6 Order for examination of witness
(1) A court exercising jurisdiction under the Act may, at any stage of proceedings:
(a) request the examination of any person upon oath orally or on written questions, before a court exercising jurisdiction under the Act, or an officer of the court at any place in Australia; or
(b) order a commission to be issued to a person in Australia authorising that person to take the evidence of any person upon oath.
(2) The court receiving the request or the person to whom the commission is issued may give any necessary directions concerning the time, place and manner of such an examination or taking of evidence, including a request that the evidence be taken down in writing, or, if practicable, that the examination or taking of evidence be recorded by videotape, film, sound recording, or other means.
(3) The court making the request or issuing the commission may receive in evidence in the proceedings the record so taken on such terms as the court thinks fit.
7 Letters of request
(1) If, under the Foreign Evidence Act 1994, an order is made by a court for issue of a letter of request to the judicial authorities of a foreign country to take the evidence of a person or cause it to be taken, the party obtaining the order must file:
(a) 2 copies of a form of the appropriate letter of request; and
(b) 2 copies of the specified questions (if any) to accompany the request; and
(c) if the English language is not an official language of the country to whose judicial authorities the letter of request is to be sent — 2 copies of a translation of each of the documents mentioned in paragraphs (a) and (b) in a language appropriate to the place where the evidence is to be taken; and
(d) unless the court otherwise directs — an undertaking by the party obtaining the order:
(i) to be responsible for all expenses incurred by the court, or by the person at the request of the court, in respect of the letter of request; and
(ii) on being given notice of the amount of any such expenses, to pay the amount to the Registrar of the filing registry.
(2) A translation filed under paragraph (1) (c) must be accompanied by an affidavit of the person making it:
(a) verifying that it is a correct translation; and
(b) setting out the translator’s full name, address and qualifications for making the translation.
(3) On receipt of the documents referred to in subrules (1) and (2) (if applicable), the Registrar must, if satisfied that the documents are appropriate to the purposes of this Order, seal the documents with the seal of the court and transmit them to the Secretary for transmission to the judicial authorities of the other country.

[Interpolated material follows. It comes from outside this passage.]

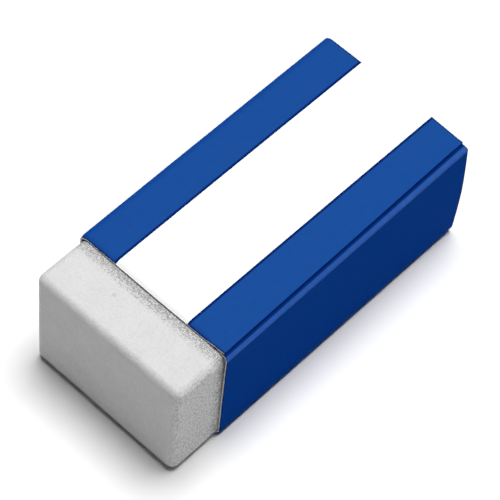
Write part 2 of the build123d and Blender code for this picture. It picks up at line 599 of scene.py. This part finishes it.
def raw_board():
    """The uncoated inside of the card: greyish fibres, mostly along the sleeve."""
    n = Nodes("raw_board")
    fibre = n.noise(5.0, detail=4.0, roughness=0.7, stretch=(1.0, 0.25, 1.0))
    clouds = n.noise(0.4, detail=3.0)
    near, pick = n.cells(1.4)
    fleck = n.times(n.fade(near, 0.05, 0.12), n.spread(pick, 0.55, 0.6))
    tone = n.times(n.vary(fibre, 0.86, 1.0), n.vary(clouds, 0.94, 1.0))
    tone = n.times(tone, n.math("SUBTRACT", 1.0, n.times(fleck, 0.3)))
    n.put(n.shader.inputs["Base Color"], n.shade(tone, RAW_BOARD_GREY))
    n.put(n.shader.inputs["Roughness"], n.vary(fibre, 0.85, 0.95))
    n.put(n.shader.inputs["Normal"], n.bump(fibre, 0.025))
    return n.material


def cut_edge():
    """The card's cut edge: pale fibres in layers."""
    n = Nodes("card_cut_edge")
    layers = n.noise(9.0, detail=3.0, roughness=0.6, stretch=(0.35, 1.0, 0.35))
    fluff = n.noise(12.0, detail=3.0, roughness=0.7)
    tone = n.times(n.vary(layers, 0.84, 1.0), n.vary(fluff, 0.9, 1.0))
    n.put(n.shader.inputs["Base Color"], n.shade(tone, CUT_EDGE_WHITE))
    n.shader.inputs["Roughness"].default_value = 0.92
    n.shader.inputs["Specular IOR Level"].default_value = 0.1
    n.put(n.shader.inputs["Normal"], n.bump(n.math("ADD", layers, fluff), 0.03))
    return n.material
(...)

8 Evidence of New Zealand matters
If, under Part 6 of the Evidence and Procedure (New Zealand) Act 1994, a party seeks to rely on a fax copy of a document, the party must provide the court with a copy of the fax on white paper that is:
(a) of good and durable quality; and
(b) capable of receiving ink writing; and
(c) the size known as International A4.
Order 30A Expert evidence
> court expert means an expert appointed by the court under rule 3 of this Order.
> expert means a person who has such knowledge or experience of, or in connection with, a question arising in proceedings that his or her opinion on the question would be admissible as evidence, but does not include a family and child counsellor or a welfare officer.
> party includes a child’s representative.
Division 3 Court experts
3 Appointment of court expert
(1) The court may, at any stage of proceedings, on application by a party or of its own motion:
(a) appoint an expert as court expert to inquire into and report on any issue of fact or opinion, other than an issue involving questions of law or construction, arising in the proceedings; and
(b) give directions to extend or supplement, or otherwise in relation to, any such inquiry or report.
(2) A court expert shall be a person agreed upon between the parties or, if agreement is not possible, a person nominated by the court.
(3) A direction under paragraph (1) (b) may authorise, and make provision for the conduct of, an experiment or a testing procedure (other than a testing procedure for the purposes of section 69W of the Act) for the purposes of an inquiry or report.
4 Report
(1) A court expert shall send the report, together with as many copies of the report as the Registrar directs, to the Registrar at the filing registry for the proceedings.
(2) Where the report has been received by the Registrar:
(a) the Registrar shall send 2 copies of the report to each of the parties to the proceedings; and
(b) the court may:
(i) receive the report in evidence;
(ii) permit oral examination of the court expert who made the report; and
(iii) give such directions as to the future disposition of the report (including any copies of the report) as the court thinks fit.
5 Cross-examination
(1) If a party seeks to cross-examine a court expert, the party:
(a) must arrange for the attendance of the court expert for cross-examination; and
(b) may issue a subpoena commanding the attendance before the court of the court expert.
(2) Unless the court otherwise orders, if a party arranges for the attendance of a court expert for cross-examination, the party must pay the reasonable remuneration and expenses of the court expert for the attendance.
6 Remuneration
(1) If a dispute arises between the parties in respect of the remuneration and expenses payable to a court expert for:
(a) preparing a report; or
(b) attending at court;
the court must determine the amount to be paid to the court expert.
(2) Unless the court otherwise orders, the parties are jointly liable to pay a court expert for the reasonable remuneration and expenses incurred in preparing a report.
(3) On application by a party or by a court expert, the court may make an order in the proceedings for payment in or towards discharge of the liability of any party under subrule (2).
(4) Subrules (2) and (3) shall not be taken to affect the court’s powers as to costs.
7 Response to evidence of court expert
Where a court expert has made a report on an issue, any party to the proceedings may, subject to this Order, adduce the evidence of one other expert on that issue but shall not adduce the evidence of 2 or more other experts except in accordance with Division 4 of this Order.
Division 4 Limitation of expert evidence
8 Intention to call 2 or more experts — direction by court
(1) A party intending to adduce the evidence of 2 or more experts in relation to the same issue at a hearing in proceedings shall apply to the court for directions.
(2) On the application for directions, the court may, subject to subrule (3), give a direction specifying the number of experts who may be called in relation to the same issue by a party to the proceedings.
(3) The court shall not give a direction specifying that 2 or more experts may be called by a party in relation to the same issue unless the court is satisfied that there are special circumstances.